Where a lot of the movies of the era were held back by woeful acting and directing as well as cripplingly low budgets, there's a level of quality here in many of the cinema crafts you just don't see in the grindhouse classics.

It's also a very recognisable time capsule glimpse of New York in the early to mid 80s. Before the gentrifications a decade later it was still a place synonymous with filth and crime, and the aesthetic will remind you of Death Wish or The French Connection.

Also like Humanoids From the Deep, the creatures are a metaphor (as well as the result of) deeper institutional and government corruption. Honest cop Bosch (Christopher Curry, who I recognised as playing Johnny Rico's dad in Starship Troopers years later thanks to his voice) is on the trail of a string of disappearances, including that of his own wife.

He gets what information he can from informat AJ (Daniel Stern looking younger than you've ever seen him), who runs a local homeless shelter and hears stories from his clients of something nasty and possibly evil living in the sewer systems they frequent.
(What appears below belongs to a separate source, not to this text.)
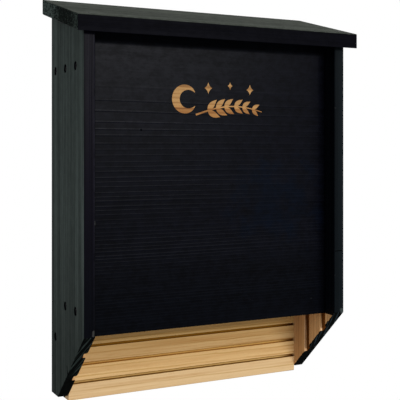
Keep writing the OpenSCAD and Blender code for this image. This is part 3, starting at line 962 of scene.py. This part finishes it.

Meanwhile, local artist George (John Heard) is doing a photographic exhibit on the city's homeless and also hears the stories – seeing the grisly results firsthand.

There's also some secretive officials from the Atomic Energy Commission sniffing around City Hall, in cahoots with Bosch's higher ups, and the race is on to figure out what's crawling out of the sewers to kill people before it's too late.

There's enough in the story to keep you interested, and director Douglas Cheek knows how to balance enough human drama with the reason you're really there – to see the creatures. Unfortunately the original trailer gives too much away and the glowing eyed monsters look like cheap The Creature From the Black Lagoon Halloween costumes smeared with melted petroleum jelly – even though the budget isn't non-existent, it certainly isn't high.

It's not as good as it needs to be, but it's not quite bargain basement exploitation trash either.